The last plenary speaker was Tatsu Misumi with a talk about new fermion discretisations. He summarised the recent developments in this field by demonstrating some of the connections between the different recent proposals of new fermion actions, including what he called "flavored mass" (which includes the staggered overlap fermions of Adams), the "central branch" (Wilson fermions without the on-site term) and the "flavored chemical potential" (minimally doubled fermions) formalisms. In particular the Adams case of the "flavored mass" formalism was shown to possess attractive features, such as reducing the numerical cost for overlap fermions and the taste breaking effects for staggered fermions, while exactly preserving hypercubic symmetry (which is broken e.g. for the minimally doubled fermions).

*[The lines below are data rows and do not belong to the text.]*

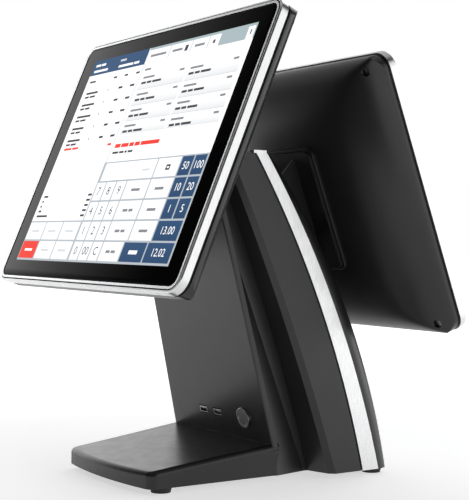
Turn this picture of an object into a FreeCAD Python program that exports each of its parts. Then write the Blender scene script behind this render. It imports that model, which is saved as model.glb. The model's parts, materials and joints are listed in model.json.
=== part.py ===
import FreeCAD, Part
import math
import os

import Sketcher
from FreeCAD import Placement, Rotation, Vector

# Point-of-sale terminal with two 15 inch screens on one stand.
# +X is the operator's right, -Y points towards the operator, +Z is up.
# The origin is on the counter, at the centre of the stand's footprint.
# Each display head is drawn flat in its own frame (X right, Y up the screen, Z out of
# the glass, origin at the middle of the glass) and is then placed on its tilt.

doc = FreeCAD.newDocument("pos_touchscreen_terminal")
sheet = doc.addObject("Spreadsheet::Sheet", "Dims")

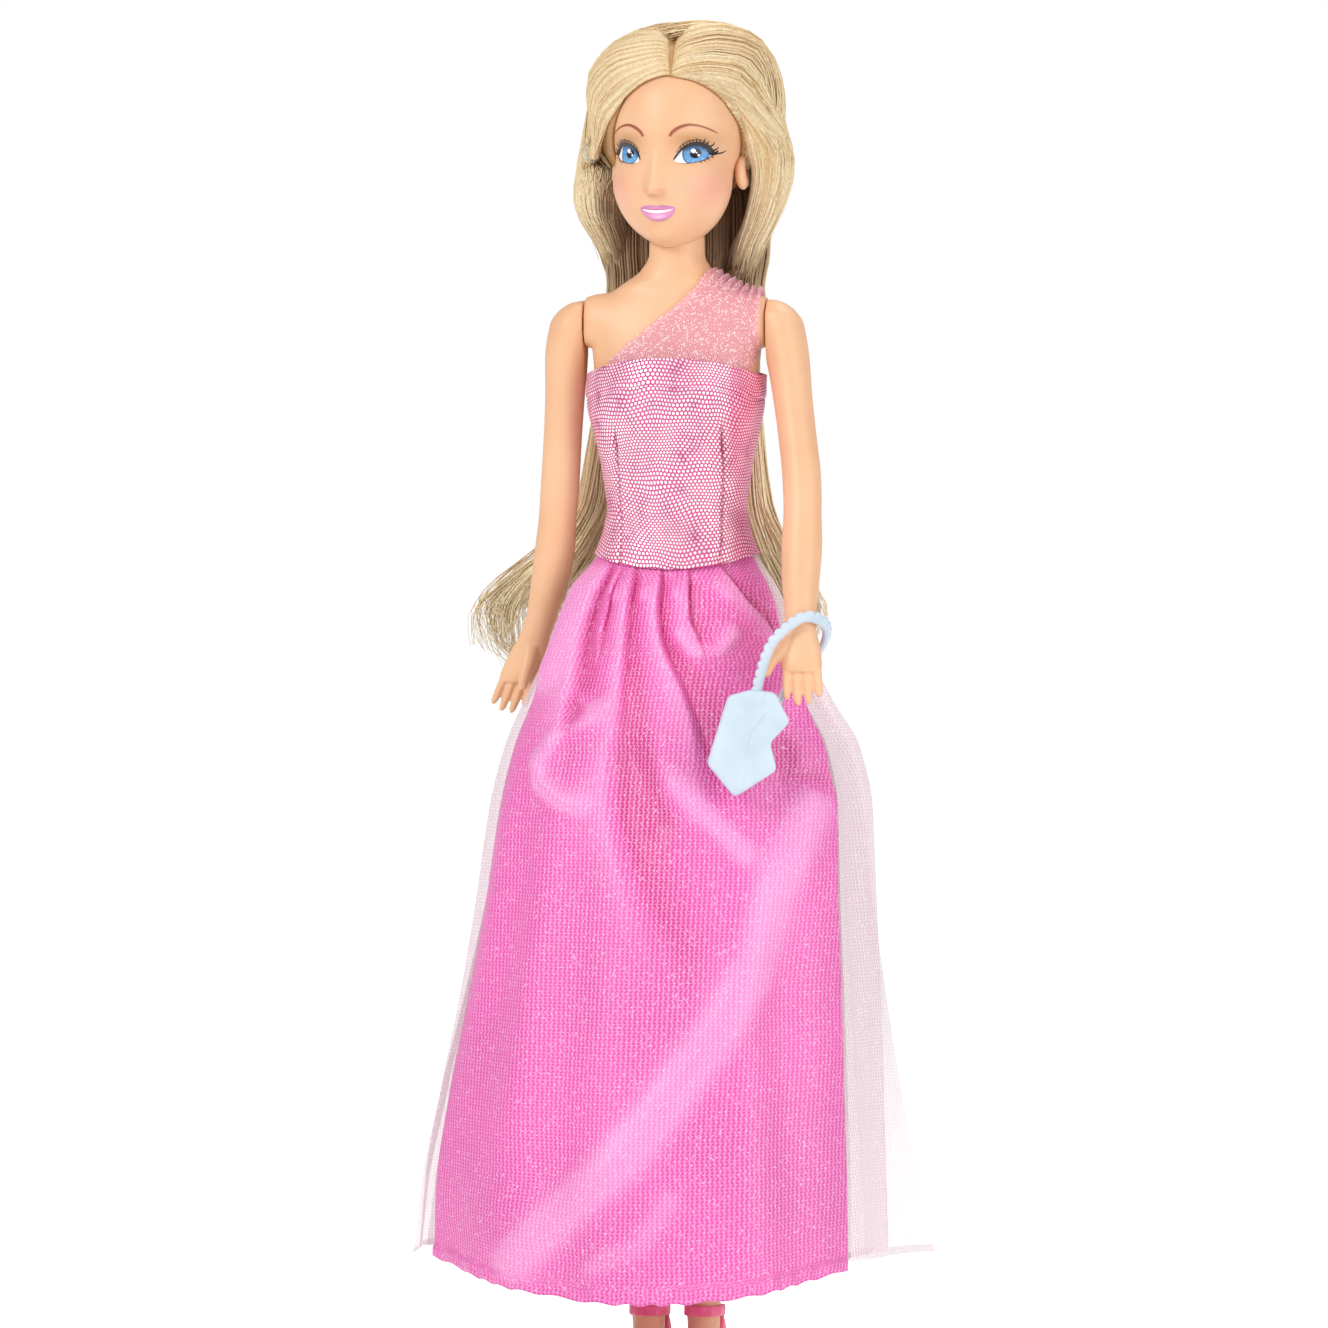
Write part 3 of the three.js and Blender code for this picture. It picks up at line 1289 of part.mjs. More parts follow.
addPiece('skirt_tulle', skirtPanel(
  tulleTurns, 0, [TULLE_COLUMNS, TULLE_ROWS], TULLE_PLEAT_DEPTH, 0, TULLE_FLARE,
), 'tulle');
addPiece('skirt_overlay', skirtPanel(
  [OVERLAY_FROM_DEGREES, OVERLAY_TO_DEGREES], CLOTH + OVERLAY_GAP,
  [OVERLAY_COLUMNS, TULLE_ROWS], TULLE_PLEAT_DEPTH, OVERLAY_FLARE, TULLE_FLARE,
), 'overlay');
addPiece('purse', purseSolid(), 'purse');

export default group;
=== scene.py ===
import math

import bpy
import numpy as np
from bpy.props import FloatProperty, FloatVectorProperty, IntProperty, PointerProperty
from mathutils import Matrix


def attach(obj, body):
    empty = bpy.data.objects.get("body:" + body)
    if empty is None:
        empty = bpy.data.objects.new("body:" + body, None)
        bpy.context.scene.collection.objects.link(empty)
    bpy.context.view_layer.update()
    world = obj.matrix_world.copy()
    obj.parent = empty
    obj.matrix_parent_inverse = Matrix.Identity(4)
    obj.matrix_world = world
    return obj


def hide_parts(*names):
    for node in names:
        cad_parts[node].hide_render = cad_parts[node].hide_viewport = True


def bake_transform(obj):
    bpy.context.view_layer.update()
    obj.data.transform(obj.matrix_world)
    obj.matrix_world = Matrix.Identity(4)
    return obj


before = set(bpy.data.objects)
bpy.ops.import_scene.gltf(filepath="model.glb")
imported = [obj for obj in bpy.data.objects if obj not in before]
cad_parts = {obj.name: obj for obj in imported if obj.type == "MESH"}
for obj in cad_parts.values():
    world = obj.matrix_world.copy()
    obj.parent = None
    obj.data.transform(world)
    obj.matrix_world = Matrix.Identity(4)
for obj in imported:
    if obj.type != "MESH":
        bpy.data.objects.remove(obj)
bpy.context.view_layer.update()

bl_info = {
    "name": "Fashion Doll",
    "version": (1, 0, 0),
    "blender": (4, 5, 0),
    "location": "3D View > Sidebar > Doll",
    "description": "Skin, painted face, rooted hair, gown, purse and shoes of a fashion doll",
    "category": "Object",
}

# Shapes are worked out in millimetres, +Z up, and put into metres with the mesh.
MM = 0.001
TAU = 2 * math.pi

# From the origin to the doll's own axis
AXIS = np.array([1.4, -1.8, 0.0])

# Places shared with the solids, from that axis
HEAD_Z = 266.0
HEAD_HALF = np.array([14.2, 17.5, 17.8])
HEAD_YAW = math.radians(-9)
NECK_RADIUS = 5.8
NECK_TOP_Z = 249.5
TORSO_BASE_Z = 148.0
TORSO_HEIGHT = 100.0
TORSO_HALF_WIDTH = 20.0
TORSO_HALF_DEPTH = 10.0
SHOULDER_Z = 229.5
SHOULDER_RADIUS = 6.0
SHOULDER_HALF_SPAN = 19.3
ARM_LENGTH = 84.0
ARM_HALF_WIDTH = 4.2
HIP_Z = 150.0
HIP_HALF_SPREAD = 10.0
LEG_HALF_WIDTH = 8.0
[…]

After the lunch break (let it be noted that eating out in Cairns [perhaps generally in Australia? -- I wouldn't know] is rather expensive) there were parallel sessions. After the last of those, I had a slightly heated discussion about the one and only truly correct way to automate lattice perturbation theory (my sincere apologies to anyone offended by the raised voices -- it was all settled peacefully in the end, possibly just in time before the Convention Centre staff would have thrown us out of the building to lock up).